> **PROBLEM STATEMENT**:
Could you print every line from the first one of the records below through the line containing "return low, low + pitch", with both included and nothing else?

> **ITEMS**:
## Start

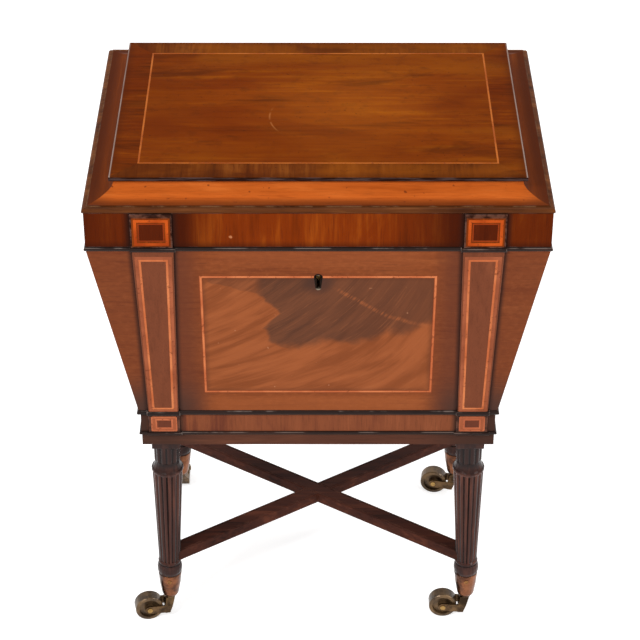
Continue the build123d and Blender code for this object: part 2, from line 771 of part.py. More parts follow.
def knuckle_span(x, index):
    pitch = HINGE_L / HINGE_KNUCKLES
    low = x - HINGE_L / 2 + index * pitch
    return low, low + pitch


def make_leaf(x, z, first):
    """A hinge leaf with every second knuckle, starting with the first or the second."""
    back_y = HINGE_Y - BARREL_R / 2
    leaf = block((x - HINGE_L / 2, x + HINGE_L / 2), (back_y - LEAF_D, back_y), z)
    for index in range(HINGE_KNUCKLES):
        low, high = knuckle_span(x, index)
        if index % 2 != first:
            leaf -= barrel((low, high), BARREL_R + KNUCKLE_GAP)
    for index in range(first, HINGE_KNUCKLES, 2):
        low, high = knuckle_span(x, index)
        leaf += barrel((low + KNUCKLE_GAP / 2, high - KNUCKLE_GAP / 2), BARREL_R)
    return leaf - barrel((x - HINGE_L, x + HINGE_L), HINGE_PIN_R + RUNNING_FIT)


def countersunk(x, y, face_z, up):
    """A screw with its head flush at face_z, driven up or down."""
    profile = [(SCREW_HEAD_R, 0), (SCREW_R, SCREW_HEAD_H), (SCREW_R, SCREW_L)]
    return Pos(x, y, face_z) * Rot(0 if up > 0 else 180, 0, 0) * turned(profile, SCREW_SIDES)


def hinge_screws(face_z, up):
    screws = []
    for x in (-HINGE_X, HINGE_X):
        for step in (-SCREW_SPACING, 0, SCREW_SPACING):
            screws.append(countersunk(x + step, SCREW_Y, face_z, up))
    return screws


def make_case_leaves():
    return [make_leaf(x, (RIM_TOP_Z - LEAF_T, RIM_TOP_Z), 0) for x in (-HINGE_X, HINGE_X)]


def make_lid_leaves():
    return [make_leaf(x, (LID_FOOT_Z, LID_FOOT_Z + LEAF_T), 1) for x in (-HINGE_X, HINGE_X)]


def make_hinge_pins():
    return [barrel((x - HINGE_L / 2, x + HINGE_L / 2), HINGE_PIN_R) for x in (-HINGE_X, HINGE_X)]


def hinge_notches():
    """Room for the barrels, cut out of the wood."""
    reach = HINGE_L / 2 + BARREL_GAP
    return [barrel((x - reach, x + reach), BARREL_R + BARREL_GAP) for x in (-HINGE_X, HINGE_X)]


# Lock. Its plane lies on the inner face of the front board: x along the board, y up the slope,
# z outwards through the board.

TAPER = math.radians(CASE_TAPER)
LOCK_ORIGIN = (0, WALL - case_d(CASE_TOP_Z), CASE_TOP_Z)
LOCK_PLANE = Plane(origin=LOCK_ORIGIN, x_dir=(1, 0, 0), z_dir=(0, -math.cos(TAPER), -math.sin(TAPER)))
BOARD_T = WALL * math.cos(TAPER)
EYE_TOP = 0.0
PRONG_MIDDLE = (LOCK_PLANE * Pos(0, EYE_TOP - BOLT_PRONG / 2, LOCK_T / 2)).position
STAPLE_Y = PRONG_MIDDLE.Y


def lock_block(x, y, z):
    return LOCK_PLANE * block(x, y, z)


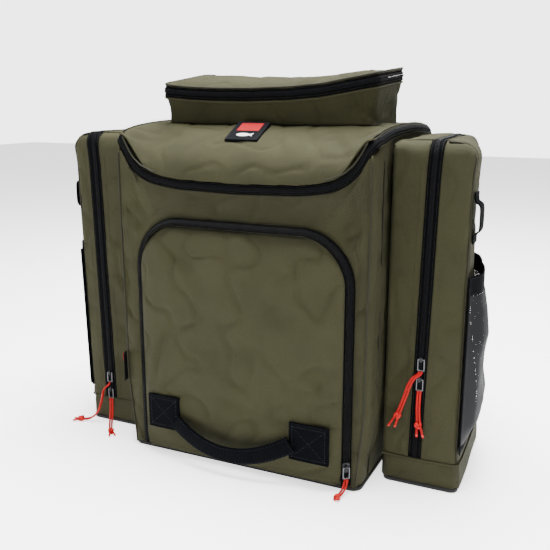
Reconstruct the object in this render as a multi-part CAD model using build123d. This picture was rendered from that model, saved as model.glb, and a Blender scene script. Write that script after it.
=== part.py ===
from build123d import *
from math import radians, tan
import os

os.makedirs("parts", exist_ok=True)

# Sizes in millimetres: +X to the wearer's left seen from the front, +Y to the wearer's back, +Z up.
HALF_W = 195
FRONT = -150
BACK = 150
CORNER = 16
WALL = 3
BASE = 5
LID_TOP = 488
FRONT_ZIP_Z = 405
CORNER_ZIP_Z = 457
REAR_ZIP_Z = 476
TAPE = 1.6
COIL = 3.0
HALF_GAP = 1.5
ZIP_REACH = 10
POCKET_FRONT = -98
POCKET_BACK = 90
POCKET_TOP = 472
POCKET_SEAM = 42
FLAP_HALF = 175
FLAP_LOW = 14
FLAP_TOP = 361
FLAP_SPLIT = -156
FLAP_COIL = 2.0
TOP_HALF = 166
TOP_FRONT = -70
TOP_BACK = 66
TOP_Z = 562
CORD = 3.0


def block(x0, x1, y0, y1, z0, z1):
    centre = ((x0 + x1) / 2, (y0 + y1) / 2, (z0 + z1) / 2)
    return Pos(*centre) * Box(abs(x1 - x0), abs(y1 - y0), abs(z1 - z0))


def plan_prism(x0, x1, y0, y1, radius, z0, z1):
    outline = RectangleRounded(x1 - x0, y1 - y0, radius)
    return Pos((x0 + x1) / 2, (y0 + y1) / 2, z0) * extrude(outline, amount=z1 - z0)


def front_face(points, radii):
    """A rounded outline given in X and Z."""
    return Plane.XZ * make_face(FilletPolyline(*points, radius=radii, close=True))


def front_prism(points, y0, y1, radii=None):
    """An outline in X and Z carried from y0 to y1."""
    if radii is None:
        face = Plane.XZ * make_face(Polyline(*points, close=True))
    else:
        face = front_face(points, radii)
    return Pos(0, y1, 0) * extrude(face, amount=y1 - y0)


def side_prism(points, x0, x1):
    """An outline in Y and Z carried from x0 to x1."""
    face = Plane.YZ * make_face(Polyline(*points, close=True))
    return Pos(x0, 0, 0) * extrude(face, amount=x1 - x0, dir=(1, 0, 0))


def tiles(shape, boxes):
    """The shape cut into plain pieces, so that each piece collides on its own."""
    pieces = []
    for box in boxes:
        pieces += (shape & box).solids()
    return pieces


def save(name, *shapes):
    solids = []
    for shape in shapes:
        if isinstance(shape, list):
            solids += shape
        else:
            solids += shape.solids()
    solids = [s for s in solids if s.volume > 1]
    export_step(Compound(solids), f"parts/{name}.step")
    print(name, len(solids), round(sum(s.volume for s in solids)))


# Main body: one rounded envelope, hollowed, then parted along the lid zip.
def envelope(inset):
    plan = plan_prism(
        -HALF_W + inset, HALF_W - inset, FRONT + inset, BACK - inset, CORNER - inset, inset, 600
    )
    profile = [
        (FRONT, 0),
        (FRONT, 402),
        (-146, 427),
        (-134, 449),
        (-114, 466),
        (-72, LID_TOP),
        (BACK, LID_TOP),
        (BACK, 0),
    ]
    outline = make_face(Polyline(*profile, close=True))
    if inset:
        outline = offset(outline, amount=-inset, kind=Kind.INTERSECTION)
    top = Pos(-220, 0, 0) * extrude(Plane.YZ * outline, amount=440, dir=(1, 0, 0))
    return plan & top


def front_band(low, high):
    """The strip between two heights above the front zip's line, which climbs at both corners."""
    line = [(-200, 461), (-137, FRONT_ZIP_Z), (137, FRONT_ZIP_Z), (200, 461)]
    lower = [(x, z + low) for x, z in line]
    upper = [(x, z + high) for x, z in reversed(line)]
    return front_prism(lower + upper, -151, -118)


def side_band(low, high, x0, x1):
    """The strip between two heights above the side zip's line, from the front corner to the rear."""
    line = [(-118, CORNER_ZIP_Z), (-72, 471), (BACK + 1, REAR_ZIP_Z)]
    lower = [(y, z + low) for y, z in line]
    upper = [(y, z + high) for y, z in reversed(line)]
    return side_prism(lower + upper, x0, x1)


def band(low, high):
    sides = side_band(low, high, -196, -178) + side_band(low, high, 178, 196)
    return front_band(low, high) + sides


outer = envelope(0)
shell = outer - envelope(WALL)
tape_skin = outer - envelope(TAPE)
coil_skin = outer - envelope(COIL)
tub_space = front_band(-500, -ZIP_REACH) + side_band(-500, -ZIP_REACH, -196, 196)
lid_space = front_band(ZIP_REACH, 300) + side_band(ZIP_REACH, 300, -196, 196)
lid_space += side_prism([(-118, 466 - 6), (-72, 480), (146, 480), (146, 520), (-118, 520)], -178, 178)

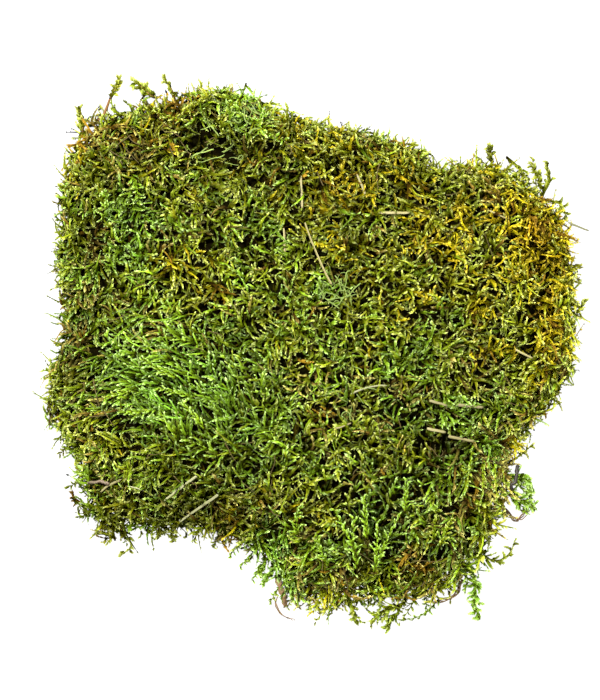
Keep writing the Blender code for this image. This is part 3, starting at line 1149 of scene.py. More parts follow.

## End

> **CORRECT ANSWER**:
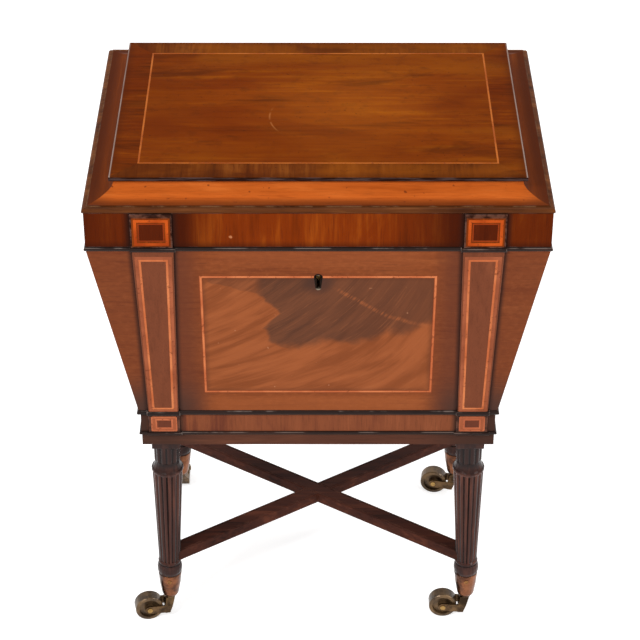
Continue the build123d and Blender code for this object: part 2, from line 771 of part.py. More parts follow.
def knuckle_span(x, index):
    pitch = HINGE_L / HINGE_KNUCKLES
    low = x - HINGE_L / 2 + index * pitch
    return low, low + pitch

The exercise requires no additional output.